## Information given
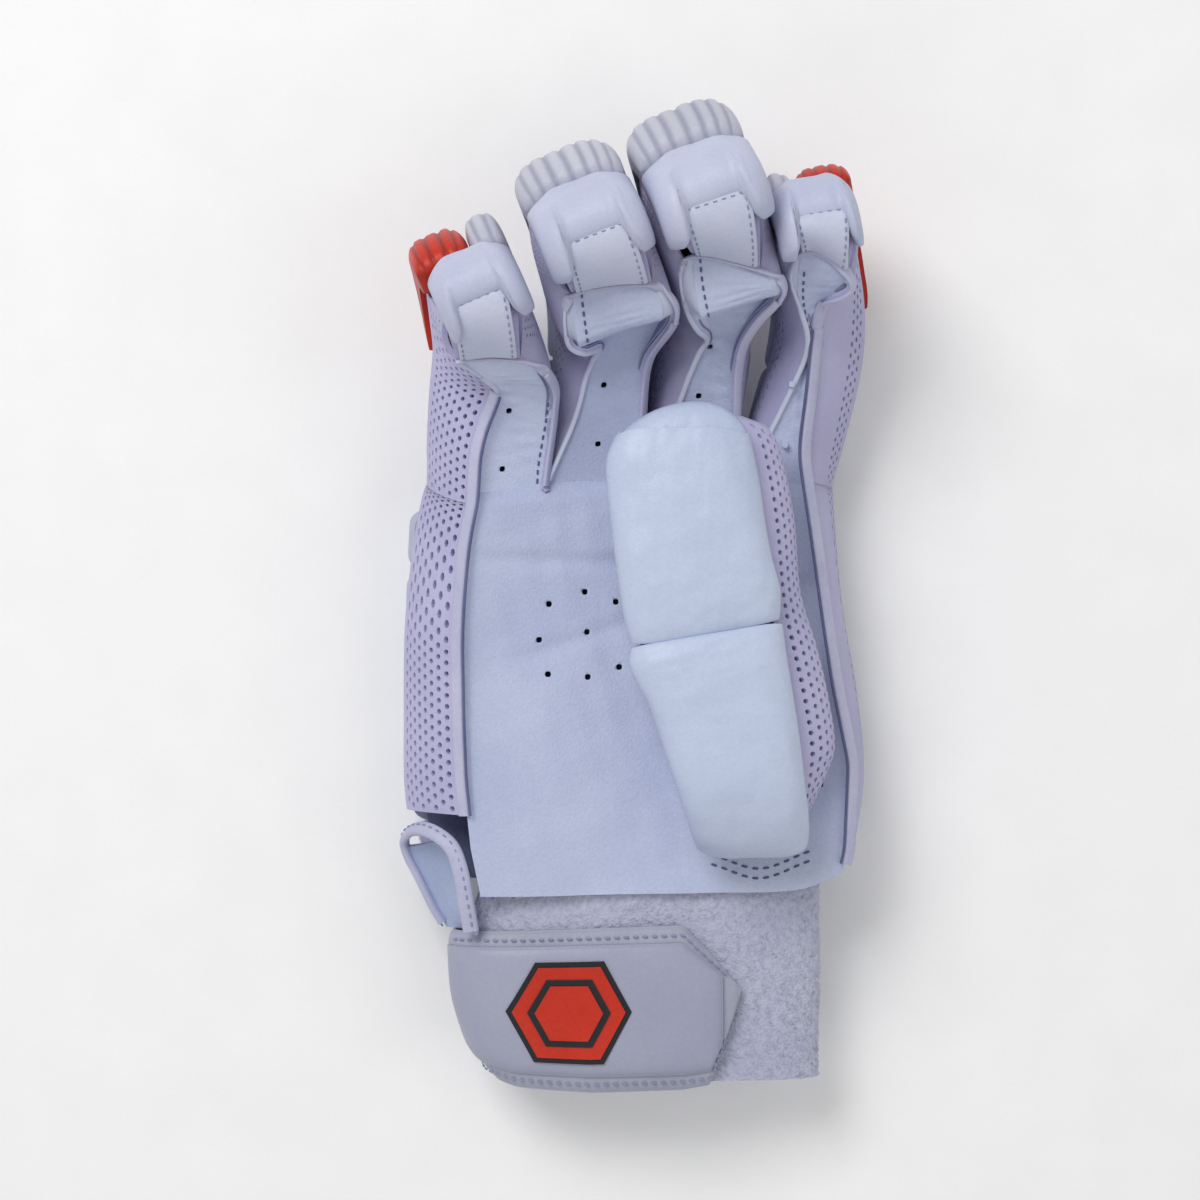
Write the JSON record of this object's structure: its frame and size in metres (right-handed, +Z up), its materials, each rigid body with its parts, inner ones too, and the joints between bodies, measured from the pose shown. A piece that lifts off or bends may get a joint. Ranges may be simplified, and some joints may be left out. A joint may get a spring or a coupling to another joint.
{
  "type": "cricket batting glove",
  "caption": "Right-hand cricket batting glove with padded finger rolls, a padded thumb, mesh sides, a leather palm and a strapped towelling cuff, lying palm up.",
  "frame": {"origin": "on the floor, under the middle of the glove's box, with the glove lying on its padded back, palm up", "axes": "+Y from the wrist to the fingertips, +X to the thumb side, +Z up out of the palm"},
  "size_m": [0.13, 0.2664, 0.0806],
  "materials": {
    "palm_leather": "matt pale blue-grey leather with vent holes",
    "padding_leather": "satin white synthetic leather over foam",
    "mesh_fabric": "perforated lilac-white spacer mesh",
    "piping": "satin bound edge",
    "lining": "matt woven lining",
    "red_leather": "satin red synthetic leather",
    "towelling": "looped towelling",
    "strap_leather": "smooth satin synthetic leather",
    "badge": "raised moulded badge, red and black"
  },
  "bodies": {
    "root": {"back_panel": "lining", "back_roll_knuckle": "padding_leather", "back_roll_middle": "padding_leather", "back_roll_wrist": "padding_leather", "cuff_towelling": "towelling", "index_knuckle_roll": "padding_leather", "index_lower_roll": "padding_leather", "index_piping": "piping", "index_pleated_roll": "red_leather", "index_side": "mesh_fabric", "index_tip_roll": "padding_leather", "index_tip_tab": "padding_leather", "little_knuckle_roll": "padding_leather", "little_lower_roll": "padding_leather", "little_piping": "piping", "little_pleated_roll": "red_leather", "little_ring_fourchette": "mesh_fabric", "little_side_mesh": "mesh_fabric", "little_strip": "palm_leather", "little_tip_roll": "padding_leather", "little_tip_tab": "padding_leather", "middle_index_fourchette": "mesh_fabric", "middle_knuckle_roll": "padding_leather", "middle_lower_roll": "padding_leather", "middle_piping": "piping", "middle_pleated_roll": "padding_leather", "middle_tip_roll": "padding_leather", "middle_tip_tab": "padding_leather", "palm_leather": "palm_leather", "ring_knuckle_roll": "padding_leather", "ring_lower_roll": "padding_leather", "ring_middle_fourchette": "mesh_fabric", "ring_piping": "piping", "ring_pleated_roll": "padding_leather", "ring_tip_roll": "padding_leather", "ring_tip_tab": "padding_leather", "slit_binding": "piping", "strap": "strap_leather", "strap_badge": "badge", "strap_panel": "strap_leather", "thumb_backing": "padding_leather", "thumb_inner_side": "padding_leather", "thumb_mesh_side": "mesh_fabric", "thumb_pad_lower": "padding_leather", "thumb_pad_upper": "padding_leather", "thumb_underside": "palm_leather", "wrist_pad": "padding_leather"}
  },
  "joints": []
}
==
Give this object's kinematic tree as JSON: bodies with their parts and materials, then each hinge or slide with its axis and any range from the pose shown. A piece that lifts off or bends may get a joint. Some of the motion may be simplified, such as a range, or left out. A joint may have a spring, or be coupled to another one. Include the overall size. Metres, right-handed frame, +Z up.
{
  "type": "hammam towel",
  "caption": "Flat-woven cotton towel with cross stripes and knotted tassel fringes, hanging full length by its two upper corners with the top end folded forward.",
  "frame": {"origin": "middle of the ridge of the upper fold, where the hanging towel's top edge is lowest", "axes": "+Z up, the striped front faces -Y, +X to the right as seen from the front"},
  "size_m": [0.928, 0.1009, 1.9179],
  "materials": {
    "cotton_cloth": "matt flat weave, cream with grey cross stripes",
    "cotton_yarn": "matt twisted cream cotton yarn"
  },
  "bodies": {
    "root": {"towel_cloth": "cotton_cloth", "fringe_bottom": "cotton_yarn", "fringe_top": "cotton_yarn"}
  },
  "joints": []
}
...
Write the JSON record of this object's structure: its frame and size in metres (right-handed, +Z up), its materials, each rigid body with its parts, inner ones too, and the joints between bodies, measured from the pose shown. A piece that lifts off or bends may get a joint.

## To do
Pull out and copy each line containing the string "frame".

## Task answer
Write the JSON record of this object's structure: its frame and size in metres (right-handed, +Z up), its materials, each rigid body with its parts, inner ones too, and the joints between bodies, measured from the pose shown. A piece that lifts off or bends may get a joint. Ranges may be simplified, and some joints may be left out. A joint may get a spring or a coupling to another joint.
  "frame": {"origin": "on the floor, under the middle of the glove's box, with the glove lying on its padded back, palm up", "axes": "+Y from the wrist to the fingertips, +X to the thumb side, +Z up out of the palm"},
Give this object's kinematic tree as JSON: bodies with their parts and materials, then each hinge or slide with its axis and any range from the pose shown. A piece that lifts off or bends may get a joint. Some of the motion may be simplified, such as a range, or left out. A joint may have a spring, or be coupled to another one. Include the overall size. Metres, right-handed frame, +Z up.
  "frame": {"origin": "middle of the ridge of the upper fold, where the hanging towel's top edge is lowest", "axes": "+Z up, the striped front faces -Y, +X to the right as seen from the front"},
Write the JSON record of this object's structure: its frame and size in metres (right-handed, +Z up), its materials, each rigid body with its parts, inner ones too, and the joints between bodies, measured from the pose shown. A piece that lifts off or bends may get a joint.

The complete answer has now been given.